A smirk appears on my face because I love moments like these...to tell someone 'no.' I got up and button my suit as I walk towards her. "Yes, you can have the day off."

Her face lights up. "Really? Thank y--"

"But on the day that is actually your DAY OFF. Which I recall was on Sunday's right?"

"Yes but Mr. Somers--"

"Leave my office now!" I demanded.

She gasps and hurries out of my office. After realizing what I've said to her. I felt something in me. A feeling of regret? or pity? I don't know, maybe it's the chemo screwing with my emotions.

I suddenly felt the need to vomit. I rush to the office bathroom because mine was being remodeled. I open one of the stalls and start to hurl. When I stop to take a breath, I heard someone whistling.

I hurl one more time and the whistling abruptly stops. "Are you alright in there?" The person asks with an orotund voice that sounds so familiar.

"I'm good," I said as I begin puking again.

"Doesn't sound like you are, man."

This man was getting on my nerves. "Seriously, I'm fine."

"Alright, but Just next time maybe you should stay away from the cafeteria food. The boss doesn't provide good food for these people. It's like a pigsty down there." He laughs.

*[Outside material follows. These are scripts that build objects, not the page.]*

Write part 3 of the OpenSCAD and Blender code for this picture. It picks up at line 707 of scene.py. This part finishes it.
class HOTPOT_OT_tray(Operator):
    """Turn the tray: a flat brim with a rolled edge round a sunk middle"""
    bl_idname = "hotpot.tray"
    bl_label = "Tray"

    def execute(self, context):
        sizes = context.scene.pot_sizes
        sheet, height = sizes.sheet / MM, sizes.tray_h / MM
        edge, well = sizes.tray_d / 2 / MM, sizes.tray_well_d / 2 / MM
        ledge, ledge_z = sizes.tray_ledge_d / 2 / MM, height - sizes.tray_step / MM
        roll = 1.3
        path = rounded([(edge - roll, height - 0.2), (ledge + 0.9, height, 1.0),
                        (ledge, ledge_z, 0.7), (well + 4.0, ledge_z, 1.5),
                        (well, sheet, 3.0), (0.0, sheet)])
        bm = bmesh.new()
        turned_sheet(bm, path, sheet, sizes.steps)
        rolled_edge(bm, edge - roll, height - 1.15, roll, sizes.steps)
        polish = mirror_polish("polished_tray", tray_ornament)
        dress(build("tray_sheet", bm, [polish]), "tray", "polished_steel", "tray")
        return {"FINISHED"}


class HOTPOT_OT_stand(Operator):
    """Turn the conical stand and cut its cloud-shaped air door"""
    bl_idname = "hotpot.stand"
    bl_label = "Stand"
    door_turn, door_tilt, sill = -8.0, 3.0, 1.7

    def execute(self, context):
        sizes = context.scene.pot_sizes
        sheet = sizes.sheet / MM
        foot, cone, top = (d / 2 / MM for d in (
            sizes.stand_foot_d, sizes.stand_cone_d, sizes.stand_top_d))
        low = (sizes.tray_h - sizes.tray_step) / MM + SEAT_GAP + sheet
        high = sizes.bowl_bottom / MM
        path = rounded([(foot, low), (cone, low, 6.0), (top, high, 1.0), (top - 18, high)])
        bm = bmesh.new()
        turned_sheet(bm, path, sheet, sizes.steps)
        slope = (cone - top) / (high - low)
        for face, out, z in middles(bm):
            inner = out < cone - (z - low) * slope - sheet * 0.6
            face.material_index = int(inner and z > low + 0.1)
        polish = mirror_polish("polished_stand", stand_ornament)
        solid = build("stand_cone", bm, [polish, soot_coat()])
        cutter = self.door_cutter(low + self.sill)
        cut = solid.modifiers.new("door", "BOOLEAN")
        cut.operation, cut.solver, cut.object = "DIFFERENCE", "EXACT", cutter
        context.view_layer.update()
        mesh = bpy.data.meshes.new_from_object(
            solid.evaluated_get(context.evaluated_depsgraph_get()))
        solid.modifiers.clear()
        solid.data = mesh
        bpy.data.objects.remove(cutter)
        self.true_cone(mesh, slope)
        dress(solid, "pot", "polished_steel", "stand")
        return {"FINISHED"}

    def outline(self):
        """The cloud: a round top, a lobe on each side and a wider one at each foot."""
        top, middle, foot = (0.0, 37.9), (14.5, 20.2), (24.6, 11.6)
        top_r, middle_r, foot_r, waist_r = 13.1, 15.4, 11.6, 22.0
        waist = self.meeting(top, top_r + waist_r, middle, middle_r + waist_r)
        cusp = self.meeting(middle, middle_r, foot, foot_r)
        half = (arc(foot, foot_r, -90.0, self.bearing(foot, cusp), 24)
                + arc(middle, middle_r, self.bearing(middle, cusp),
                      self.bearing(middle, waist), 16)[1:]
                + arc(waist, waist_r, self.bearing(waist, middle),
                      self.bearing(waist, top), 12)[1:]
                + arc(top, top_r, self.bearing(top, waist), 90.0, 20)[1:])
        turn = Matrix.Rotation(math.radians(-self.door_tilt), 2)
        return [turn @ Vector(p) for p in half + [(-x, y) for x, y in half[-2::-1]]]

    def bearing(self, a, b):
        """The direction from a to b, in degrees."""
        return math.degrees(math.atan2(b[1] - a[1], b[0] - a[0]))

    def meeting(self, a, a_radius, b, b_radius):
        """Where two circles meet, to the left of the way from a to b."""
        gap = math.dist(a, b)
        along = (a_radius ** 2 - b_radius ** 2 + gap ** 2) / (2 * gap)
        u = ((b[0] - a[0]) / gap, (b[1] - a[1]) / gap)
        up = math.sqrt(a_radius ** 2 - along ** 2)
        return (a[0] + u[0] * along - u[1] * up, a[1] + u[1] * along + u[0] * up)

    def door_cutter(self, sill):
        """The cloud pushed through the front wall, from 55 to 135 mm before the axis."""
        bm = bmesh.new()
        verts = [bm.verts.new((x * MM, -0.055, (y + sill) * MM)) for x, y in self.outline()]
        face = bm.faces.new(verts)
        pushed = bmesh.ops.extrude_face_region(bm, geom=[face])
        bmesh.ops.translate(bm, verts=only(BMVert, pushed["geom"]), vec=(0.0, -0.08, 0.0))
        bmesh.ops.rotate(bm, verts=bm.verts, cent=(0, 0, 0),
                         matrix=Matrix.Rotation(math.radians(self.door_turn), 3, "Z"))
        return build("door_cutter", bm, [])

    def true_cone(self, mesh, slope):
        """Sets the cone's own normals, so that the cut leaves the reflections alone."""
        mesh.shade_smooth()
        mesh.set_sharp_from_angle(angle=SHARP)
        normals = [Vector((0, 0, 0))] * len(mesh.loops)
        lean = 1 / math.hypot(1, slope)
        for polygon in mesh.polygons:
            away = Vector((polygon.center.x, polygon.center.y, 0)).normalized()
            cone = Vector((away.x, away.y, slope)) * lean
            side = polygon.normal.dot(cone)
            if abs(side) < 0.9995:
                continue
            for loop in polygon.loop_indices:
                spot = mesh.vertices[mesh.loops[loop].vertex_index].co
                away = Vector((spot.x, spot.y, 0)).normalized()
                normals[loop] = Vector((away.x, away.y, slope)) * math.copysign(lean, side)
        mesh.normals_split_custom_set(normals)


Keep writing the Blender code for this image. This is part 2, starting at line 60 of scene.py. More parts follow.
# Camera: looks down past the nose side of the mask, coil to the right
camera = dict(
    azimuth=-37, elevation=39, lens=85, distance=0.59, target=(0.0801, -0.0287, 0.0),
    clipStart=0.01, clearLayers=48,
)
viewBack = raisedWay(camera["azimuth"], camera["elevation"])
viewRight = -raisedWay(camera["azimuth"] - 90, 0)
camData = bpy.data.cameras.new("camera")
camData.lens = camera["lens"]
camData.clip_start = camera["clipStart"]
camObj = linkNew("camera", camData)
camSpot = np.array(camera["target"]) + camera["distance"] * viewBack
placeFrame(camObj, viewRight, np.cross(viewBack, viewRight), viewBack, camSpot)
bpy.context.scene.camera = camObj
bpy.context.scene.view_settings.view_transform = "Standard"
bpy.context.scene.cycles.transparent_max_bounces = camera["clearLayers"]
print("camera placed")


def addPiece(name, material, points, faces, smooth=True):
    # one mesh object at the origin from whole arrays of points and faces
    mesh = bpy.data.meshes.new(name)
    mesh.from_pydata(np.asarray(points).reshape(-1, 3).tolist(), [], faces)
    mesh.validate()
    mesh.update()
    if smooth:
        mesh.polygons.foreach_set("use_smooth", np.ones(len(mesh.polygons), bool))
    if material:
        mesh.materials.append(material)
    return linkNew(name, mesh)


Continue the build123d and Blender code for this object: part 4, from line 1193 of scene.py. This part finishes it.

My face screwed up with anger at what he said. What? Wait 'til he finds out who's in here. He's fired! I flush the toilet and open the door. I was going to give this guy a piece of my mind, "Listen here..." A tall skinny man stands in front of the sink with his arms folded and a smirk on his face. I rolled my eyes at him because it was my best friend and business associate, Jonathan Wells. I haven't seen him for a month because he was in L.A. on business.